| YOUR GOAL |
Reproduce each line exactly.

| MATERIAL PROVIDED |
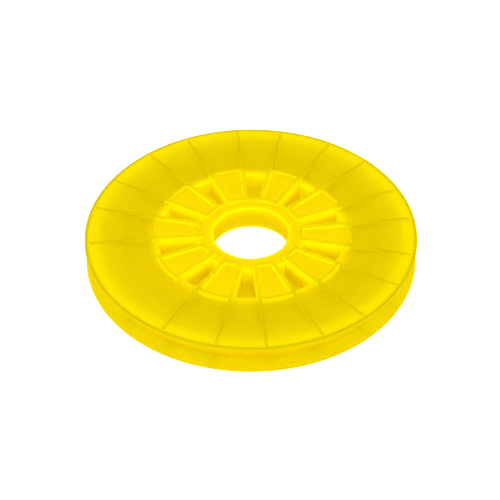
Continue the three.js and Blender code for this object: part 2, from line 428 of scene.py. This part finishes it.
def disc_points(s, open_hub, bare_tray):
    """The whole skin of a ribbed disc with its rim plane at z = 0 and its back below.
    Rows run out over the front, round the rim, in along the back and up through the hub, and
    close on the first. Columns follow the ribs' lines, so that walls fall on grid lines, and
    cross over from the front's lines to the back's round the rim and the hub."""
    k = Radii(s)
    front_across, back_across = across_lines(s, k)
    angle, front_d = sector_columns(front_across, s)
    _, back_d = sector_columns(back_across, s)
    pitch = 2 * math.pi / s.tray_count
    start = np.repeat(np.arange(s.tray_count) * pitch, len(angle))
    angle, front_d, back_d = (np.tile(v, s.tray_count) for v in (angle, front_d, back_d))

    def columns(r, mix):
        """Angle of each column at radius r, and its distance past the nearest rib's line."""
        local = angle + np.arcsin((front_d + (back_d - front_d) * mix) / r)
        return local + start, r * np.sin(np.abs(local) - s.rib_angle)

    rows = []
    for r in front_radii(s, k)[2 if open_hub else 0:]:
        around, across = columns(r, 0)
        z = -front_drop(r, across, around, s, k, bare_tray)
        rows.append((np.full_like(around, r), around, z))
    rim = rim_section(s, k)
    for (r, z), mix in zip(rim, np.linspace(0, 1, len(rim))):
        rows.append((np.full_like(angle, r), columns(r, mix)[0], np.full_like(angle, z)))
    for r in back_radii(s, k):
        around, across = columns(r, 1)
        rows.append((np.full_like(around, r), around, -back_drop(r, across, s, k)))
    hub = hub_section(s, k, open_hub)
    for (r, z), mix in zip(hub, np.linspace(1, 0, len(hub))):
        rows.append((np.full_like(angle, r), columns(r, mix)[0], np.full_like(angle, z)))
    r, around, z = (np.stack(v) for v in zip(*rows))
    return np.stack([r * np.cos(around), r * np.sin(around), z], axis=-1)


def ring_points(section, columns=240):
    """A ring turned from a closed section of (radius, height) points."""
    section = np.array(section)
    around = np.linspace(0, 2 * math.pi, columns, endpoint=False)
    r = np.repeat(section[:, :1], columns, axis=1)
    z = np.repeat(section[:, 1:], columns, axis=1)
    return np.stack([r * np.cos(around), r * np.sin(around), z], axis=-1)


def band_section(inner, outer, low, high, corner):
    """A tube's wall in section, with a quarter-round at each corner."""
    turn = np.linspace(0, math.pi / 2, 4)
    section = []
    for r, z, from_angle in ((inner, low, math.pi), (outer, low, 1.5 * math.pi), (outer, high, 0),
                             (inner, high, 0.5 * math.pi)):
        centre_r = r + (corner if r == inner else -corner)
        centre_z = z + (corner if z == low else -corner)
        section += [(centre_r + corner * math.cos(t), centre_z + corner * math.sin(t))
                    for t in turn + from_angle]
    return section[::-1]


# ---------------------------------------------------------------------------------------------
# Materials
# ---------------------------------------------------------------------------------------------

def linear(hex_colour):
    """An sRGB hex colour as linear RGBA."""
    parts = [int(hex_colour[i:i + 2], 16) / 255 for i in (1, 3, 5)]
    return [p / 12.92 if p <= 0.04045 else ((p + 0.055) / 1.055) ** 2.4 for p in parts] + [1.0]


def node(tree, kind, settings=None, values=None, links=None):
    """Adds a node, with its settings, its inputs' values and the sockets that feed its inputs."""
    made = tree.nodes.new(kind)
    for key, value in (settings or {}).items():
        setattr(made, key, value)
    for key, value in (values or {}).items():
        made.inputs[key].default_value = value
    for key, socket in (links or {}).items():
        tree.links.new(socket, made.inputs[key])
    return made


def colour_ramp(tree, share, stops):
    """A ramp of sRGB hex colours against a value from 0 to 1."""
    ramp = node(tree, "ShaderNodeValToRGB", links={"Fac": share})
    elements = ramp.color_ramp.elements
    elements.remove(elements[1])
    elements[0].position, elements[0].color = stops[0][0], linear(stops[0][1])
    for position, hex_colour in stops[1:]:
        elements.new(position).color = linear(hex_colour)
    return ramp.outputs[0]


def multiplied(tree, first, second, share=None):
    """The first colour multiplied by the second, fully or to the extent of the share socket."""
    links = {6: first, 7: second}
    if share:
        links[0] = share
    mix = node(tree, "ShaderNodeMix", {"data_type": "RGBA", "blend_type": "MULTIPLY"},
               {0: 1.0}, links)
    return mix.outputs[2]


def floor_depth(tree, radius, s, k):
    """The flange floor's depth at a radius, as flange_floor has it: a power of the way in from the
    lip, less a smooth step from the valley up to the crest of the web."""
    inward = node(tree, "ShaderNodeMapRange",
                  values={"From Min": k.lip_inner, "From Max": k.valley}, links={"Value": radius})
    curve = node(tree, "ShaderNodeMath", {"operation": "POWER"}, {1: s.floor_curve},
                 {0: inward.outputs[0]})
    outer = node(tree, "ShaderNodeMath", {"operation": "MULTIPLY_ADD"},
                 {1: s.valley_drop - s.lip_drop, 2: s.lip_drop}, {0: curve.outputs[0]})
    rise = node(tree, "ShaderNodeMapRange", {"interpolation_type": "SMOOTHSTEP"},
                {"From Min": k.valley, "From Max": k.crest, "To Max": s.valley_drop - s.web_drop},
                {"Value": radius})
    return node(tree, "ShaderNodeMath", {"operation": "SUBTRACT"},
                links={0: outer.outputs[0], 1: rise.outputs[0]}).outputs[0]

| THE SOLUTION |
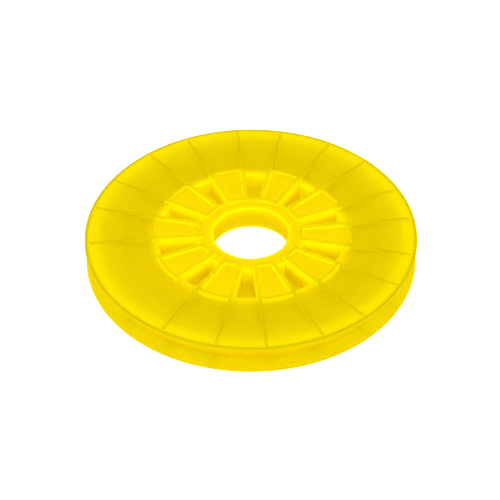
Continue the three.js and Blender code for this object: part 2, from line 428 of scene.py. This part finishes it.
def disc_points(s, open_hub, bare_tray):
    """The whole skin of a ribbed disc with its rim plane at z = 0 and its back below.
    Rows run out over the front, round the rim, in along the back and up through the hub, and
    close on the first. Columns follow the ribs' lines, so that walls fall on grid lines, and
    cross over from the front's lines to the back's round the rim and the hub."""
    k = Radii(s)
    front_across, back_across = across_lines(s, k)
    angle, front_d = sector_columns(front_across, s)
    _, back_d = sector_columns(back_across, s)
    pitch = 2 * math.pi / s.tray_count
    start = np.repeat(np.arange(s.tray_count) * pitch, len(angle))
    angle, front_d, back_d = (np.tile(v, s.tray_count) for v in (angle, front_d, back_d))

    def columns(r, mix):
        """Angle of each column at radius r, and its distance past the nearest rib's line."""
        local = angle + np.arcsin((front_d + (back_d - front_d) * mix) / r)
        return local + start, r * np.sin(np.abs(local) - s.rib_angle)

    rows = []
    for r in front_radii(s, k)[2 if open_hub else 0:]:
        around, across = columns(r, 0)
        z = -front_drop(r, across, around, s, k, bare_tray)
        rows.append((np.full_like(around, r), around, z))
    rim = rim_section(s, k)
    for (r, z), mix in zip(rim, np.linspace(0, 1, len(rim))):
        rows.append((np.full_like(angle, r), columns(r, mix)[0], np.full_like(angle, z)))
    for r in back_radii(s, k):
        around, across = columns(r, 1)
        rows.append((np.full_like(around, r), around, -back_drop(r, across, s, k)))
    hub = hub_section(s, k, open_hub)
    for (r, z), mix in zip(hub, np.linspace(1, 0, len(hub))):
        rows.append((np.full_like(angle, r), columns(r, mix)[0], np.full_like(angle, z)))
    r, around, z = (np.stack(v) for v in zip(*rows))
    return np.stack([r * np.cos(around), r * np.sin(around), z], axis=-1)


def ring_points(section, columns=240):
    """A ring turned from a closed section of (radius, height) points."""
    section = np.array(section)
    around = np.linspace(0, 2 * math.pi, columns, endpoint=False)
    r = np.repeat(section[:, :1], columns, axis=1)
    z = np.repeat(section[:, 1:], columns, axis=1)
    return np.stack([r * np.cos(around), r * np.sin(around), z], axis=-1)


def band_section(inner, outer, low, high, corner):
    """A tube's wall in section, with a quarter-round at each corner."""
    turn = np.linspace(0, math.pi / 2, 4)
    section = []
    for r, z, from_angle in ((inner, low, math.pi), (outer, low, 1.5 * math.pi), (outer, high, 0),
                             (inner, high, 0.5 * math.pi)):
        centre_r = r + (corner if r == inner else -corner)
        centre_z = z + (corner if z == low else -corner)
        section += [(centre_r + corner * math.cos(t), centre_z + corner * math.sin(t))
                    for t in turn + from_angle]
    return section[::-1]


# ---------------------------------------------------------------------------------------------
# Materials
# ---------------------------------------------------------------------------------------------

def linear(hex_colour):
    """An sRGB hex colour as linear RGBA."""
    parts = [int(hex_colour[i:i + 2], 16) / 255 for i in (1, 3, 5)]
    return [p / 12.92 if p <= 0.04045 else ((p + 0.055) / 1.055) ** 2.4 for p in parts] + [1.0]


def node(tree, kind, settings=None, values=None, links=None):
    """Adds a node, with its settings, its inputs' values and the sockets that feed its inputs."""
    made = tree.nodes.new(kind)
    for key, value in (settings or {}).items():
        setattr(made, key, value)
    for key, value in (values or {}).items():
        made.inputs[key].default_value = value
    for key, socket in (links or {}).items():
        tree.links.new(socket, made.inputs[key])
    return made


def colour_ramp(tree, share, stops):
    """A ramp of sRGB hex colours against a value from 0 to 1."""
    ramp = node(tree, "ShaderNodeValToRGB", links={"Fac": share})
    elements = ramp.color_ramp.elements
    elements.remove(elements[1])
    elements[0].position, elements[0].color = stops[0][0], linear(stops[0][1])
    for position, hex_colour in stops[1:]:
        elements.new(position).color = linear(hex_colour)
    return ramp.outputs[0]


def multiplied(tree, first, second, share=None):
    """The first colour multiplied by the second, fully or to the extent of the share socket."""
    links = {6: first, 7: second}
    if share:
        links[0] = share
    mix = node(tree, "ShaderNodeMix", {"data_type": "RGBA", "blend_type": "MULTIPLY"},
               {0: 1.0}, links)
    return mix.outputs[2]


def floor_depth(tree, radius, s, k):
    """The flange floor's depth at a radius, as flange_floor has it: a power of the way in from the
    lip, less a smooth step from the valley up to the crest of the web."""
    inward = node(tree, "ShaderNodeMapRange",
                  values={"From Min": k.lip_inner, "From Max": k.valley}, links={"Value": radius})
    curve = node(tree, "ShaderNodeMath", {"operation": "POWER"}, {1: s.floor_curve},
                 {0: inward.outputs[0]})
    outer = node(tree, "ShaderNodeMath", {"operation": "MULTIPLY_ADD"},
                 {1: s.valley_drop - s.lip_drop, 2: s.lip_drop}, {0: curve.outputs[0]})
    rise = node(tree, "ShaderNodeMapRange", {"interpolation_type": "SMOOTHSTEP"},
                {"From Min": k.valley, "From Max": k.crest, "To Max": s.valley_drop - s.web_drop},
                {"Value": radius})
    return node(tree, "ShaderNodeMath", {"operation": "SUBTRACT"},
                links={0: outer.outputs[0], 1: rise.outputs[0]}).outputs[0]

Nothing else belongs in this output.